# EXERCISE GOAL
Search the material for the string "scene" and copy each line where it occurs.

# GIVEN MATERIAL
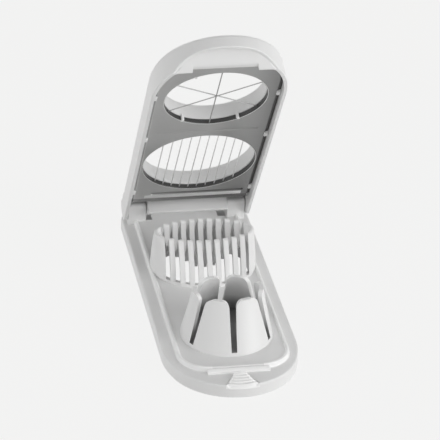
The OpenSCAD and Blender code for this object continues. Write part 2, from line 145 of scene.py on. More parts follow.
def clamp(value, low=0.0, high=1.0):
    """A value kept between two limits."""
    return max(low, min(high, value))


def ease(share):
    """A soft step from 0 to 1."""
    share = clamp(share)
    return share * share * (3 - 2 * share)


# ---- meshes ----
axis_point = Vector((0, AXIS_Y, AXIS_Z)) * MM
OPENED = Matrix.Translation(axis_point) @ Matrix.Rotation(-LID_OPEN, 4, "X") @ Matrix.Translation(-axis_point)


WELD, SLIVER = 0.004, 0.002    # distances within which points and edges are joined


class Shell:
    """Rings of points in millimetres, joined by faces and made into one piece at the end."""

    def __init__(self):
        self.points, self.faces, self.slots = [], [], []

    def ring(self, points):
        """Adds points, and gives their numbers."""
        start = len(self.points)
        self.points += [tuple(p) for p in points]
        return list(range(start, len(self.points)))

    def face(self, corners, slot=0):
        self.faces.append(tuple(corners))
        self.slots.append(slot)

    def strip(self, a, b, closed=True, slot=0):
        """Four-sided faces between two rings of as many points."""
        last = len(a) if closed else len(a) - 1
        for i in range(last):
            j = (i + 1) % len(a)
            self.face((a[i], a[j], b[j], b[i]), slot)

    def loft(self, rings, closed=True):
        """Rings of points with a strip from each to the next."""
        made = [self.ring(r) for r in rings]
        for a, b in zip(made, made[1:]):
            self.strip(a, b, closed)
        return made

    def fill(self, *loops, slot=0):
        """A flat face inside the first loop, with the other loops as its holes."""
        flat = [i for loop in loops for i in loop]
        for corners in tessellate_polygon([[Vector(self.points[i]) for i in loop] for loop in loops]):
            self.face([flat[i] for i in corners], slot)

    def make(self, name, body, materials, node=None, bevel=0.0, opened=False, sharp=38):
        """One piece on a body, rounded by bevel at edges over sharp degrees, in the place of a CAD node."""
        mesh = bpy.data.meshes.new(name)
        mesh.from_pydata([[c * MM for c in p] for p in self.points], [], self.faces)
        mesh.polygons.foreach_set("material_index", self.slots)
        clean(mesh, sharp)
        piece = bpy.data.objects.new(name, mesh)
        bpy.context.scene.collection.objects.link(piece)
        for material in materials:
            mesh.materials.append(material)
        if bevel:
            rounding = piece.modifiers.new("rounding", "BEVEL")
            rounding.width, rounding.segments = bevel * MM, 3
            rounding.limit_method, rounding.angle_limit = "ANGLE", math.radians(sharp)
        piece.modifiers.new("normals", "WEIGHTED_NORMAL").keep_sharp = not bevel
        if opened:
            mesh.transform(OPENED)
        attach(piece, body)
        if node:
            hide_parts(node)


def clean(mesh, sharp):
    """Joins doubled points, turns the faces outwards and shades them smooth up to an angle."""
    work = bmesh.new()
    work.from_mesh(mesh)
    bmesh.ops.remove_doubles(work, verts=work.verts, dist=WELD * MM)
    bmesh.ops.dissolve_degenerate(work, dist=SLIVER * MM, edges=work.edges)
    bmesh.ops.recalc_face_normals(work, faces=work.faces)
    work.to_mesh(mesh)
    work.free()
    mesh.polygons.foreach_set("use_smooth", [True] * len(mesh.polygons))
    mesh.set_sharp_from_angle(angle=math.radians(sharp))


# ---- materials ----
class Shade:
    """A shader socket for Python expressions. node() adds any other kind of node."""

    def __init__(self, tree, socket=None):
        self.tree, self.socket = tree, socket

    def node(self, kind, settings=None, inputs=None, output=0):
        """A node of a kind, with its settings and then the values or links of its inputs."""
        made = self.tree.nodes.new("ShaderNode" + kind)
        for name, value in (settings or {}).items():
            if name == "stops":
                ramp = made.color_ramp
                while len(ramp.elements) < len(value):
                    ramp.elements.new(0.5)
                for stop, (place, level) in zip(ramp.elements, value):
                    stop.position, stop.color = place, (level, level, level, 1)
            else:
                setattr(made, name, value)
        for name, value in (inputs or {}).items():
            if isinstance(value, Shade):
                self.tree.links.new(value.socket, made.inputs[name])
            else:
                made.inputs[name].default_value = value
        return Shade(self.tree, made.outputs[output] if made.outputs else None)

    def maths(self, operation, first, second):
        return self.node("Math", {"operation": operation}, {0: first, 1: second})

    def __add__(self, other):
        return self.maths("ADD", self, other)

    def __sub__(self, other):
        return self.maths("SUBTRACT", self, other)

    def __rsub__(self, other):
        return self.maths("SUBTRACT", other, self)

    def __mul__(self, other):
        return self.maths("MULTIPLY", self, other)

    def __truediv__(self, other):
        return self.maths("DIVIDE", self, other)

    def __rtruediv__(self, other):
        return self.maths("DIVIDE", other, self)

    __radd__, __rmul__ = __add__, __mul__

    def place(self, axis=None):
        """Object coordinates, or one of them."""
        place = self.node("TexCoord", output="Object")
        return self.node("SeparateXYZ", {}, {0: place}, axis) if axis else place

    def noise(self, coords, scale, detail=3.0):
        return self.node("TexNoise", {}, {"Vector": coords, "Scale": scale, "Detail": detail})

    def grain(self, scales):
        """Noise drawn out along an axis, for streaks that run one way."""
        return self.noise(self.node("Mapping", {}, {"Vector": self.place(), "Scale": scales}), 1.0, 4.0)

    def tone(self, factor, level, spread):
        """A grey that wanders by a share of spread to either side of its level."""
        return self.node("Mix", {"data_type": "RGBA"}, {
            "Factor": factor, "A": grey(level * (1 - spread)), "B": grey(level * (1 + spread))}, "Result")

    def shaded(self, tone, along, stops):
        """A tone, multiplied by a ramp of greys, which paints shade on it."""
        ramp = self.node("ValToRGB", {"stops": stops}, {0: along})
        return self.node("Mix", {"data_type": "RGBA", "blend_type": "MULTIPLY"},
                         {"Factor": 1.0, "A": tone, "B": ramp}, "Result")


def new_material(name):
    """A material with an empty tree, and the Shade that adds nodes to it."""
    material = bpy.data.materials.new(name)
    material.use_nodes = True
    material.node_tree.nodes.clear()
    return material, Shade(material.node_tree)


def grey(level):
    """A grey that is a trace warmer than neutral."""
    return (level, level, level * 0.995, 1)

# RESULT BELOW
The OpenSCAD and Blender code for this object continues. Write part 2, from line 145 of scene.py on. More parts follow.
        bpy.context.scene.collection.objects.link(piece)